Entry level candidates must get some midlevel skills & experience to become hireable.
The education system is inadequate right now, so this means building a portfolio.
Fortunately there’s an infinitely patient teacher you can lean on: AI! Plus an insanely good resource in the form of youtube.
It’s never been a better time to be a self-starter.
And it’s never been a worse time to be hat-in-hand, out there begging for a job.
From my own, local experience: the job is there, they just don't have the money to hire someone to do it. But the need is there.
If I was to start a business, I would be asked whether the cashflow is good enough to run the business. If it's not, because maybe I need some expensive resources I have no way to pay for even though the need is there, the business surely should not exist.
That would disqualify most of the startups into “should not exist” category.
Companies only hiring people with experience is far from a new problem.
Back in the late 90s, I struggled to get my first job that actually used my studied skills. Yes, I had a job - delivering pizza - but I was desperately trying to get a job _coding_, and in-between virtue-signallers only hiring people of a specific race and the vast majority of companies expecting years of experience, it took quite a while and I really only found a position because the place I studied at gets actively involved in the process.

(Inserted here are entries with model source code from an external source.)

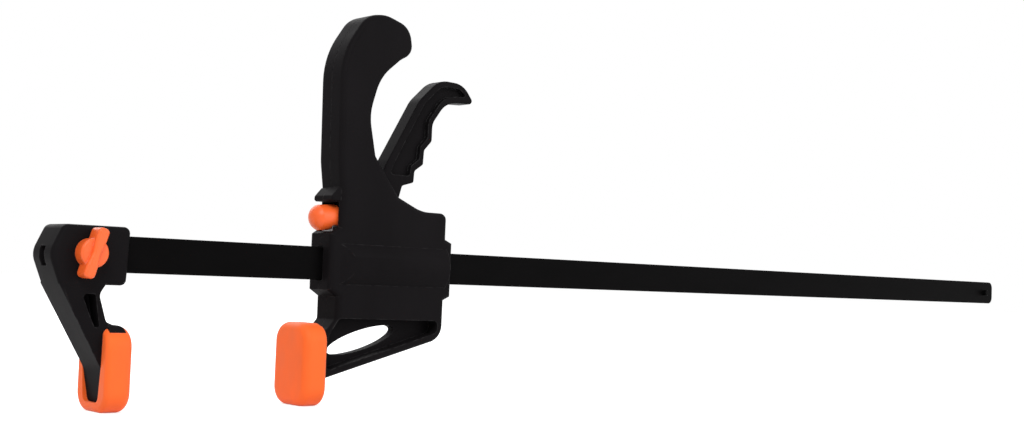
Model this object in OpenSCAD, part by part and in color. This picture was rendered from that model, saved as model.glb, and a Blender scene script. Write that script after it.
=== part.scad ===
// Quick release bar clamp: a trigger clamp for one hand on a flat steel bar.
// Millimetres. +X runs along the bar to its free end, +Z up to the handle and
// +Y away from the wing knob. The origin is the middle of the fixed pad's
// clamping face.

/* [Bar] */
// Height of the flat bar
bar_h = 16; // [14:0.5:17]
// Thickness of the flat bar
bar_t = 5; // [4:0.5:6]
// Length of the bar
bar_len = 745; // [450:5:1200]
// Radius of the bar's corners at its ends
bar_end_r = 4.5; // [1:0.5:6]
// How far the bar reaches behind the fixed pad's face
bar_set = 34; // [30:0.5:35]
// Gap round the bar where it slides in the housing
bar_gap = 0.2; // [0.1:0.05:0.3]
// Diameter of the stop pin near the free end
stop_d = 4; // [3:0.5:6]
// Distance of the stop pin from the free end
stop_in = 12; // [8:0.5:30]
// Length of the stop pin
stop_len = 12; // [9:0.5:18]

/* [Jaws] */
// Distance between the two pads as drawn
opening = 85.5; // [5:0.5:550]
// Depth from the bar's middle to the middle of the pads
jaw_reach = 49.5; // [49:0.5:54]
// Width of the fixed jaw's head
head_w = 22; // [20:0.5:26]
// Width of the fixed jaw's arm
arm_w = 18; // [15:0.5:20]
// Top of the fixed jaw's head above the bar's middle
head_top = 11.8; // [11.8:0.2:16]
// Underside of the fixed jaw's head below the bar's middle
head_low = 13.4; // [12:0.2:16]
// Length of the fixed jaw's head along the bar
head_len = 35.8; // [35.8:0.2:44]
// Thickness of the web between the ribs of both jaws
web_t = 5; // [4:0.5:9]
// Edge rounding of the fixed jaw's head
head_edge = 2.4; // [1:0.1:2.5]
// Edge rounding of the fixed jaw's arm
arm_edge = 1.5; // [0.5:0.1:1.5]

/* [Pads] */
// Width of a pad
pad_w = 29.5; // [28:0.5:34]
// Height of a pad
pad_h = 37; // [34:0.5:42]
// Thickness of a pad from its face to its back
pad_t = 12.8; // [12:0.2:15]
// Corner radius of a pad's outline
pad_r = 9; // [6:0.5:10]
// Edge rounding round a pad's clamping face
pad_edge = 4.6; // [2:0.2:4.8]
// Edge rounding round a pad's back
pad_back_edge = 2.4; // [1:0.2:2.6]
// Rubber in front of the jaw's shoe
pad_front = 3.2; // [2.5:0.1:4]
// Rubber lip behind the jaw's shoe
pad_lip = 2; // [1.5:0.1:2.5]
// Rubber beside the jaw's shoe
pad_side = 2.8; // [2:0.1:4]
// Gap between a pad and its shoe
pad_gap = 0.2; // [0.1:0.05:0.4]

/* [Housing] */
// Width of the housing across its flat sides
body_w = 20; // [19:0.5:24]
// Edge rounding of the housing and its handle
body_edge = 3; // [1.5:0.5:3.5]
// Outer radius of the half-round barrel over the bar
barrel_r = 14; // [13.5:0.5:16]
// Wall of the hollow handle
wall = 2.8; // [2:0.2:3.5]
// Length of the housing from the moving pad's face to its rear collar
body_len = 89.7; // [89:0.5:110]
// Height of the handle above the bar's middle
handle_top = 124; // [120:1:132]
// Radius of the drive spring's chamber round the bar
chamber_r = 11.5; // [11.2:0.1:11.8]
// Radius of the brake spring's chamber round the bar
brake_chamber_r = 10.6; // [10.4:0.1:10.8]

/* [Trigger] */
// Height of the trigger's pin above the bar's middle
pivot_z = 31; // [30:0.5:33]
// Distance of the trigger's pin behind the moving pad's face
pivot_x = 40.7; // [40:0.1:41.5]
// Diameter of the trigger's pin
pin_d = 5; // [4:0.5:6]
// Width of the trigger
trigger_w = 12; // [10:0.5:13]
// Angle the trigger swings through when it is squeezed
squeeze = 19; // [10:1:19]
// Distance from the trigger's pin to the middle of its driving nose
nose_arm = 13; // [12:0.5:13]
// Radius of the driving nose
nose_r = 4; // [3:0.5:4.5]
// Depth of the hollow in each side of the trigger
trigger_dish = 2.5; // [1:0.25:3.5]

/* [Drive and brake] */
// Thickness of a drive plate
plate_t = 3; // [2:0.25:3.5]
// Width of the drive plates and the brake lever
plate_w = 16; // [14:0.5:17]
// Thickness of the brake lever
lever_t = 3; // [2:0.25:3.5]
// Lean of the brake lever at rest
lever_lean = 5; // [3:0.5:6]
// Play of the steel plates on the bar, above and below it
plate_play = 0.4; // [0.35:0.05:0.6]
// Wire of the drive spring
drive_wire = 1.4; // [1:0.1:1.6]
// Turns of the drive spring
drive_turns = 9; // [5:1:12]
// Wire of the brake spring
brake_wire = 1.2; // [0.8:0.1:1.4]
// Turns of the brake spring
brake_turns = 4; // [3:1:5]
// Diameter of the release button
button_d = 12.4; // [10:0.2:13]
// How far the release button stands out of its notch
button_out = 7.5; // [7:0.5:10]

/* [Wing knob] */
// Diameter of the knob's screw
screw_d = 6; // [5:0.5:6]
// Diameter of the knob's round hub
hub_d = 12.5; // [11:0.5:16]
// Height of the knob's round hub
hub_h = 6.5; // [4:0.5:9]
// Length of the knob's wing
wing_len = 22; // [18:0.5:26]
// Thickness of the knob's wing
wing_t = 4.4; // [3:0.1:5]
// Height of the knob's wing
wing_h = 8.5; // [6:0.5:11]
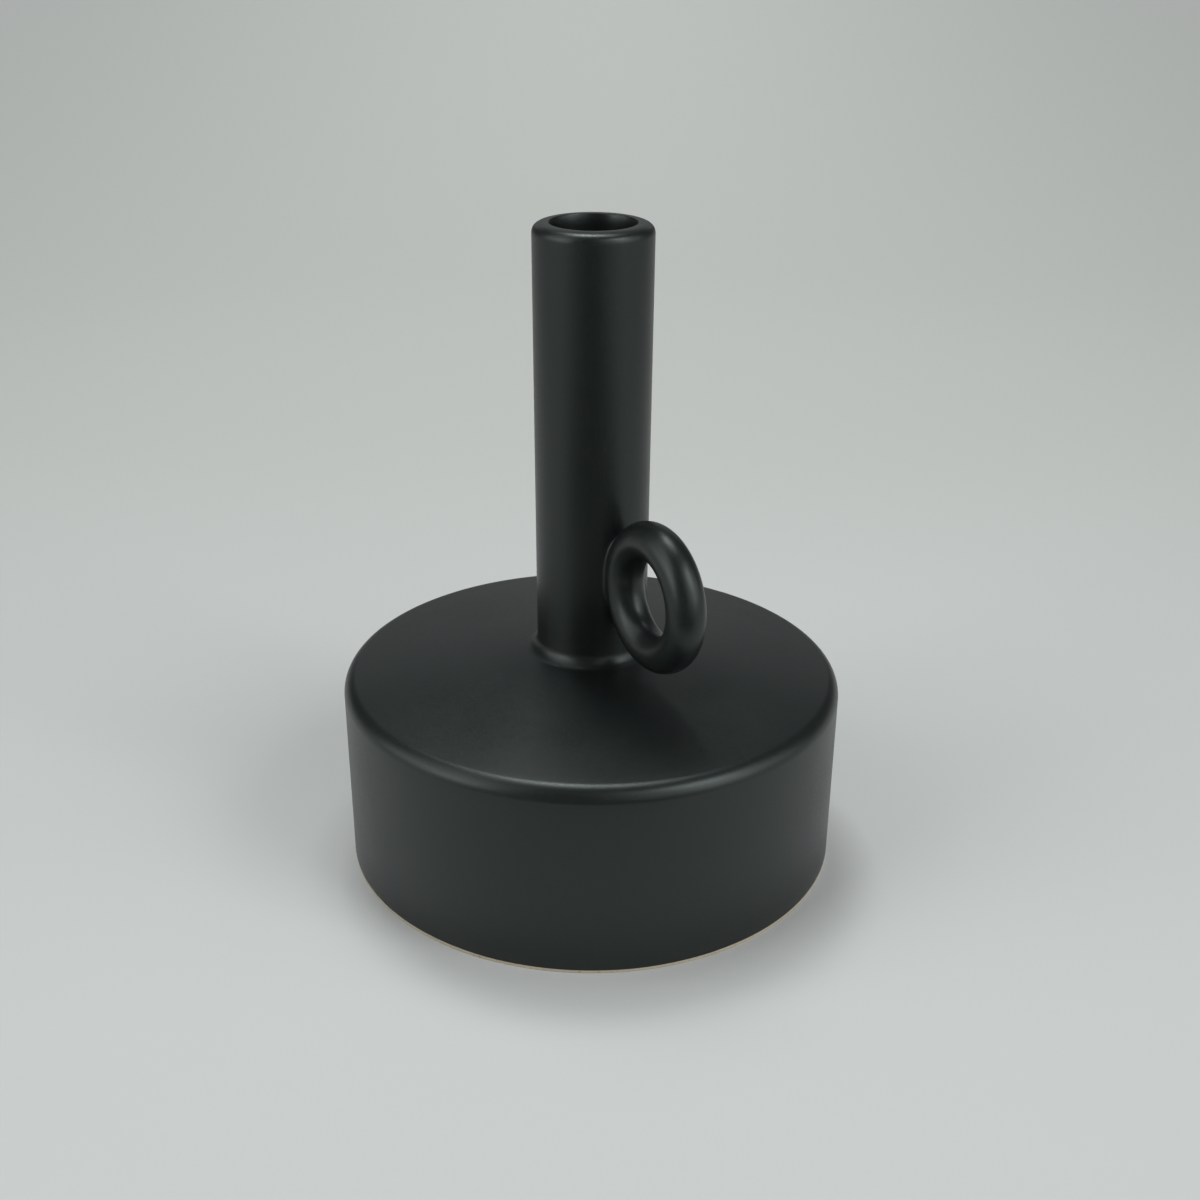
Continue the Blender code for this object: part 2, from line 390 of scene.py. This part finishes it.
def black_glaze(name):
    """Satin black glaze: clouded tone and gloss, a soft orange peel, fine grain and a little dust."""
    made, nodes, links = new_material(name)
    shader = nodes["Principled BSDF"]
    place = object_place(nodes)
    cloudy = noise(nodes, links, place, scale=38.0, detail=4.0, roughness=0.6)
    speckle = noise(nodes, links, place, scale=1500.0, detail=2.0)
    peel = noise(nodes, links, place, scale=420.0, detail=1.0)
    grain = noise(nodes, links, place, scale=3200.0, detail=2.0)
    swell = noise(nodes, links, place, scale=70.0, detail=1.0)
    deep = mixed(nodes, links, cloudy, GLAZE_DEEP, GLAZE_CLOUD)
    mottled = ranged(nodes, links, speckle, 0.60, 0.72, 0.0, 1.0)
    glaze = mixed(nodes, links, mottled, deep, GLAZE_MOTTLE)
    specks = dust(nodes, links, place)
    links.new(mixed(nodes, links, specks, glaze, DUST_COLOUR), shader.inputs["Base Color"])
    satin = ranged(nodes, links, cloudy, 0.3, 0.7, 0.335, 0.385)
    grainy = ranged(nodes, links, speckle, 0.3, 0.7, -0.03, 0.03)
    gloss = math_node(nodes, links, "ADD", satin, grainy)
    dull = ranged(nodes, links, specks, 0.0, 1.0, 0.0, 0.4)
    links.new(math_node(nodes, links, "ADD", gloss, dull), shader.inputs["Roughness"])
    shader.inputs["IOR"].default_value = 1.5
    shader.inputs["Specular Tint"].default_value = (*GLAZE_REFLECTION, 1.0)
    normal = bump(nodes, links, swell, distance=0.05 * MM, strength=0.35)
    normal = bump(nodes, links, peel, distance=0.02 * MM, strength=0.30, under=normal)
    normal = bump(nodes, links, grain, distance=0.01 * MM, strength=0.50, under=normal)
    links.new(normal, shader.inputs["Normal"])
    return made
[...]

Yes, the trend of trying to replace entry-level jobs with AI doesn't help, but this isn't a new problem. Few businesses have the foresight to train up employees, and a lot are understandably disillusioned by entry-level churn, where you train people, and the moment they have skills, they skip off to another company, usually for more money - when losing that person costs the company more than if they'd just pay them a market-related salary.
AI isn't helping, but it's far from a new problem - it's just exacerbated by the corporate greed chasing ever more profit, where the easiest way to see a short-term financial gain is to cut salaries.
You're blaming DEI for not getting a job... during the .com boom?
If ever there was a softer time to get hired as a developer, I have yet to hear of it.
It’s so insidious that its power can even reach backwards in time! Shredding our hallowed traditional values of causality.
The delusions would be funny if there weren’t so many people like the GP currently blowing up the lodestones of civilization because of them.
Meanwhile, everyone else in the late-90s was getting a job if they could spell HTML. But for you, the DEI kept you from employment?
What was the ‘specific race’ that was popular to hire in the ‘90s?
Back then being white and nerdy was a super power.
Probably a lot tougher for non white and non male.
Contextually that couldn't have been what OP was saying, because they linked it to "virtue-signallers".
I graduated during this time from a mid-tier school and had 5 offers for coding. None of them at a sexy dot-com but jobs far outstripped CS grads back then. There was also no DEI discussions going on at the time.